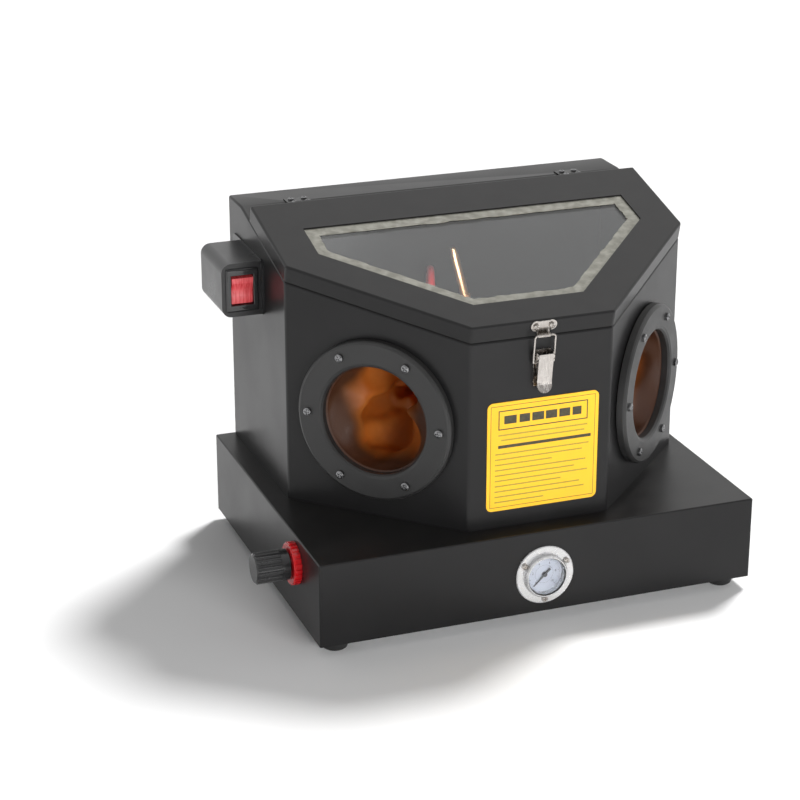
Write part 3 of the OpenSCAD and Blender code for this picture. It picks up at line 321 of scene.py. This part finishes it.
bm = merged("cabinet_shell")
round_over(bm, [e for e in bm.edges if is_fold(e) and all(
    abs(wall_depth(v.co)) < 5e-5 for v in e.verts)
    and max(v.co.z for v in e.verts) > cab_low.z + 0.001], 0.0024)
place(bm, "chamber_folded_sheet", "cabinet", powder_black, "powder_black", ["cabinet_shell"])

# --------------------------------------------- chamber floor, tray and grate
# Zinc-plated sheet: a flat floor, a shallow hopper tray over it, and a slotted
# grate that the work stands on.
dress(zinc_plate, "cabinet_floor", "media_tray", "work_grate")

# ------------------------------------------------------- glove port rings
# Turned rings in satin black hold each glove's cuff against the slanted panel,
# with six cross-recess screws through to a plated ring and nuts inside.
ring_black = finish_of("ring_black", (0.014, 0.0138, 0.0138), (0.018, 0.0178, 0.0178), 0.46, cloud_scale=40,
                       grain_scale=1800, bump=0.3, depth=0.00015, dusty=0.03)
dark_screw = finish_of("dark_screw", (0.2, 0.2, 0.205), (0.28, 0.28, 0.285), 0.3, cloud_scale=300,
                       grain_scale=3000, bump=0.15, metallic=1.0)
dress(ring_black, "glove_ring_left", "glove_ring_right")
dress(zinc_plate, "backing_ring_left", "backing_ring_right")
dress(dark_screw, "ring_screws_left", "ring_screws_right")

# ------------------------------------------------------------------- gloves
# Long gloves of dipped amber rubber. The sleeve falls in on itself in soft folds
# behind the ring, and the limp hand hangs from it with its fingers and thumb. The
# rubber's colour is painted darker towards the cuff, measured out along each port's
# axis, as painted shade for the shadow inside the port's mouth.
glove_rubber = finish_of("glove_rubber", (0.42, 0.105, 0.012), (0.56, 0.17, 0.026), 0.56, spread=0.15,
                         cloud_scale=30, grain_scale=700, bump=0.25, depth=0.0004,
                         Transmission_Weight=0.3, IOR=1.4, Coat_Weight=0.1)
rubber_tree = glove_rubber.node_tree
rubber_colour = rubber_tree.nodes["Principled BSDF"].inputs["Base Color"]
spot = add(rubber_tree, "SeparateXYZ", {0: add(rubber_tree, "TexCoord").outputs["Object"]})
aside = add(rubber_tree, "Math", {0: spot.outputs["X"], 1: cab_mid}, operation="SUBTRACT").outputs[0]
aside = add(rubber_tree, "Math", {0: aside}, operation="ABSOLUTE").outputs[0]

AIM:
Set down every line of the listing above again, exactly as given.

RESPONSE TO THE EXERCISE:
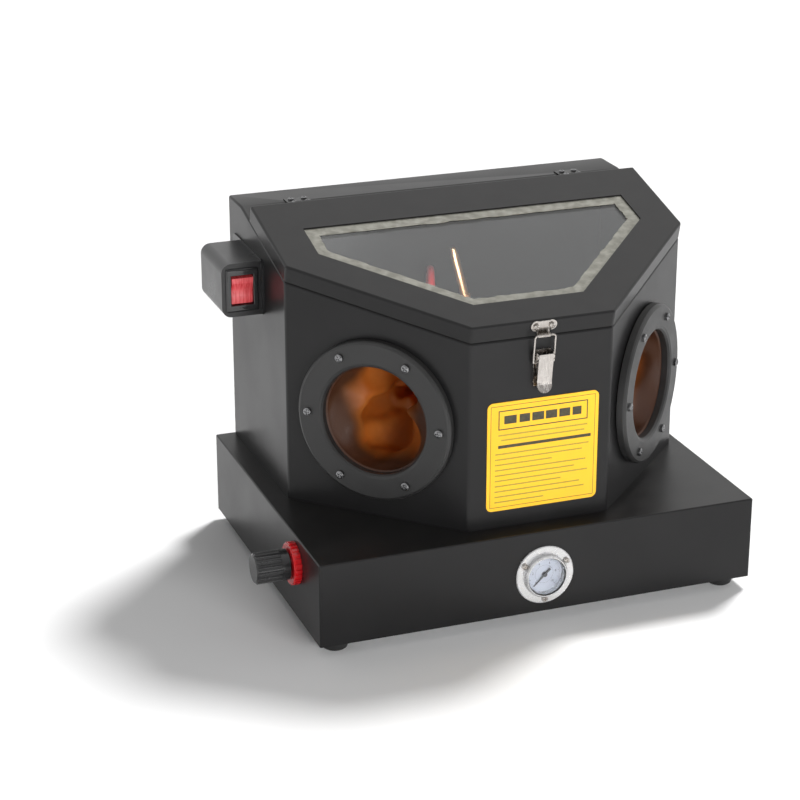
Write part 3 of the OpenSCAD and Blender code for this picture. It picks up at line 321 of scene.py. This part finishes it.
bm = merged("cabinet_shell")
round_over(bm, [e for e in bm.edges if is_fold(e) and all(
    abs(wall_depth(v.co)) < 5e-5 for v in e.verts)
    and max(v.co.z for v in e.verts) > cab_low.z + 0.001], 0.0024)
place(bm, "chamber_folded_sheet", "cabinet", powder_black, "powder_black", ["cabinet_shell"])

# --------------------------------------------- chamber floor, tray and grate
# Zinc-plated sheet: a flat floor, a shallow hopper tray over it, and a slotted
# grate that the work stands on.
dress(zinc_plate, "cabinet_floor", "media_tray", "work_grate")

# ------------------------------------------------------- glove port rings
# Turned rings in satin black hold each glove's cuff against the slanted panel,
# with six cross-recess screws through to a plated ring and nuts inside.
ring_black = finish_of("ring_black", (0.014, 0.0138, 0.0138), (0.018, 0.0178, 0.0178), 0.46, cloud_scale=40,
                       grain_scale=1800, bump=0.3, depth=0.00015, dusty=0.03)
dark_screw = finish_of("dark_screw", (0.2, 0.2, 0.205), (0.28, 0.28, 0.285), 0.3, cloud_scale=300,
                       grain_scale=3000, bump=0.15, metallic=1.0)
dress(ring_black, "glove_ring_left", "glove_ring_right")
dress(zinc_plate, "backing_ring_left", "backing_ring_right")
dress(dark_screw, "ring_screws_left", "ring_screws_right")

# ------------------------------------------------------------------- gloves
# Long gloves of dipped amber rubber. The sleeve falls in on itself in soft folds
# behind the ring, and the limp hand hangs from it with its fingers and thumb. The
# rubber's colour is painted darker towards the cuff, measured out along each port's
# axis, as painted shade for the shadow inside the port's mouth.
glove_rubber = finish_of("glove_rubber", (0.42, 0.105, 0.012), (0.56, 0.17, 0.026), 0.56, spread=0.15,
                         cloud_scale=30, grain_scale=700, bump=0.25, depth=0.0004,
                         Transmission_Weight=0.3, IOR=1.4, Coat_Weight=0.1)
rubber_tree = glove_rubber.node_tree
rubber_colour = rubber_tree.nodes["Principled BSDF"].inputs["Base Color"]
spot = add(rubber_tree, "SeparateXYZ", {0: add(rubber_tree, "TexCoord").outputs["Object"]})
aside = add(rubber_tree, "Math", {0: spot.outputs["X"], 1: cab_mid}, operation="SUBTRACT").outputs[0]
aside = add(rubber_tree, "Math", {0: aside}, operation="ABSOLUTE").outputs[0]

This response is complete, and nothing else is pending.